I studied in the landscape gardening program. For thousands of years, “landscape” in China meant “gardening,” usually pleasure gardens for the rich. I began to understand that landscape needed to be the art of survival, especially in a country that was transforming the land with gray infrastructure and in a world affected by climate change. When I returned to China in the late 1990s, my goal was to graft the scientific education I got at Harvard with the wisdom of ancient Chinese farming and water management practices.
A diagram explaining the sponge city concept concieved by Yu. Image © Kongjian Yu
Explain the main strategies you have developed since then.
Water is the key. Seventy percent of wetlands around the globe are disappearing. We need to manage water wisely. This will reduce temperatures in our cities, recover habitat, and reduce carbon emissions. So, I have developed the concept of sponge cities, which is a nature-based, water-driven, and holistic landscape solution to address climate change. It’s a philosophy that’s the opposite of the conventional strategy of building hard infrastructure like seawalls, river channels, and dams. I’m now scaling up this approach, developing ideas for a ‘sponge planet’ to deal with the ecological crisis we face. We need to work across scales, from regional ecological infrastructure and urbanism to nature-based architecture and down to green walls inside of buildings. We need to create a seamless integration of outdoor and indoor spaces.
Sanya Mangrove Park, Hainan Island, China. Designed in 2015, the 25-acre project won a 2020 honor award from the American Society of Landscape Architects. Photo © Turenscape
You have engaged directly with government in China to spread your ideas. How have you done that?
I have written letters to leaders at all levels of government, from local officials to President Xi Jinping, explaining my ideas for ecological urbanism and nature-based planning. I have given more than 600 lectures to mayors around the country and talked to them about successful projects. In 2018, Terreform published many of my letters along with essays by geographers, urban historians, and critical theorists in Letters to the Leaders of China. I have also written three textbooks for educating Chinese officials. One of them, titled Build Beautiful China, includes a contribution by President Xi. My goal is to use the top-down system of government to change the way cities develop. [According to a recent article in Xinhua, the official Chinese news agency, the nation’s latest five-year plan (2021-25) allocates about $8.4 billion for the construction of sponge cities.]
You proposed strategies to deal with water issues in Xiong’an, the new city outside of Beijing that President Xi began building in 2017 with plans to move much of the capital’s administrative functions there by 2035. Has the government adopted these into their plans?
Unfortunately, no. They’ve only adopted some of the labels — such as sponge city and ecological city.
Yu leads a tour and talk focused on his concept of agrarian urbanism. Photo © Turenscape
You are working a lot now on projects in traditional towns and villages in China to upgrade them and attract tourists. What is driving that?

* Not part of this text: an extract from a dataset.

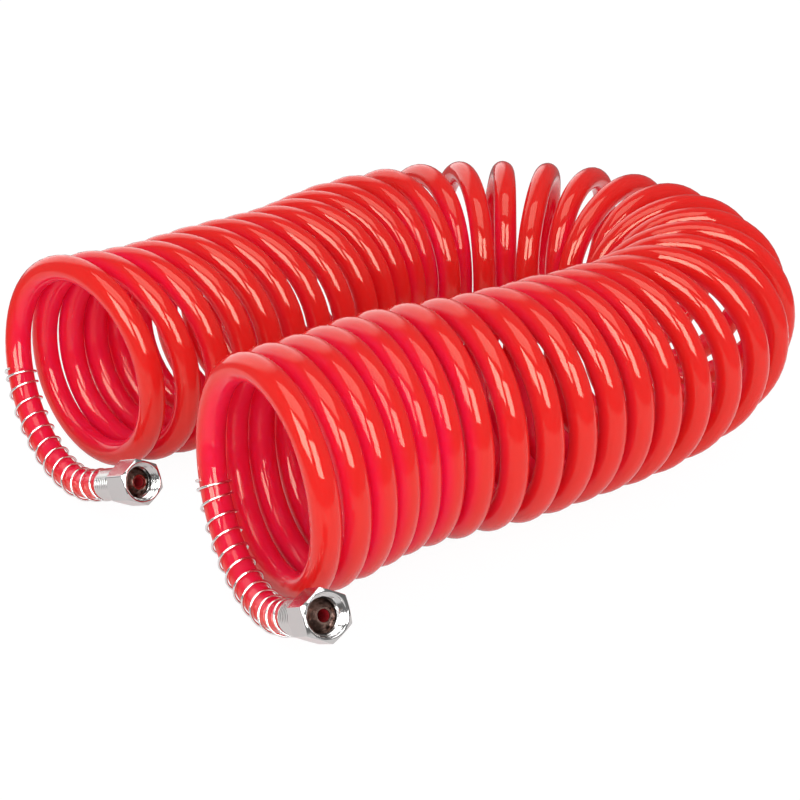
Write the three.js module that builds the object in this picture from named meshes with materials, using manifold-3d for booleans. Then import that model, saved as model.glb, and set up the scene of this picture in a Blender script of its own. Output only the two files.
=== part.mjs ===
// Coiled air hose: a long plastic hose wound as a helix and laid in a U, with a spring guard,
// a ferrule, a nipple and a free-turning female nut on each end.
// Millimetres, +Z up. The legs of the U run along X, the bend is at +X and the floor is Z = 0.
import * as THREE from "three";
import Module from "manifold-3d";

// Hose
const hoseDiameter = 10;
const hoseBore = 6.5;
const hoseSides = 5;
const stepsPerTurn = 14;
const tailStepsPerTurn = 24;
const coilDiameter = 76; // across the middle of the hose
const floorFlat = 1; // depth of the flat that each turn stands on
const cutGap = 0.3; // between two pieces of the hose, face to face

// Route of the coil: turns are counted at their tops, so turn 1 has the first top and turn 41
// the last. The middle line of the coil is a smooth curve drawn towards these [x, y] stations.
const firstTop = 1;
const lastTop = 41;
const turnsPerStation = 3;
const spineStations = [
  [-200.3, 27.7], [-142.8, 65.3], [-110.8, 44.6], [-70.6, 60.5], [-28.3, 58.7], [10, 81],
  [64, 85], [109, 50], [128, -13], [88, -68], [26, -84.1], [-10.7, -79.9], [-46.8, -81.7],
  [-84.5, -68.1], [-118.4, -77.8], [-155.5, -75], [-181.2, -102.4],
];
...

My goal is to revitalize rural areas with agrarian urbanism, bringing them into the 21st century while retaining their traditional character. High-speed trains and fast internet allow this change to occur, raising the standard of living for the rural poor and attracting digital nomads. I established Turenscape Academy in the village of Xixinan in 2008 as an alternative form of education and a catalyst for rural development. Olmsted made cities more pastoral. I’m trying to make villages more urban.
Benjakitti Forest Park (2022) in Bangkok. Photo © Turenscape and Arsomsilp
Tell us about some of your recent projects.
One of my goals is to do more projects in the developing world where cities need to adapt to climate change and evolve in more sustainable ways. Turenscape recently completed Benjakitti Forest Park, a 100-acre project in the heart of Bangkok that transformed an old tobacco factory into a low-maintenance, regenerative system that intercepts and reduces the impact of storm water, filters contaminated water, and creates habitat for wildlife and a much-needed recreational space for people. Completed in just 18 months, it offers a replicable model for urban engineering that can turn lifeless, concrete-paved areas into resilient ecosystems. I have spoken recently to groups in Indonesia, Vietnam, India, Bangladesh, and Brazil about sponge-city concepts and hope to do work in those places.
Renderings of two in-progress projects by Turenscape, both in the city of Hami: an underground eco-city and the Museum of the Pterosaur. Images © Turenscape
Turenscape is also working on two projects in the desert, in Xinjiang [a province in China’s northwest]. The municipal government of Hami has hired us to design an underground city that capitalizes on local earth forms to reduce the impact on the ecological context while creating a livable environment below the surface. It will be a kind of upgraded Biosphere 2, but with an open system that recycles water and nutrients (waste) and captures solar and wind energy. A second project in Hami City is the Museum of Pterosaur [a series of elliptical forms emerging from the earth].
What’s next?
The landscape architecture profession needs fundamental change, so it can address the challenge of climate change. In just the last few months, there has been unprecedented flooding in Brazil, Bolivia, and China. Landscape must be infrastructure for a new, more sustainable lifestyle.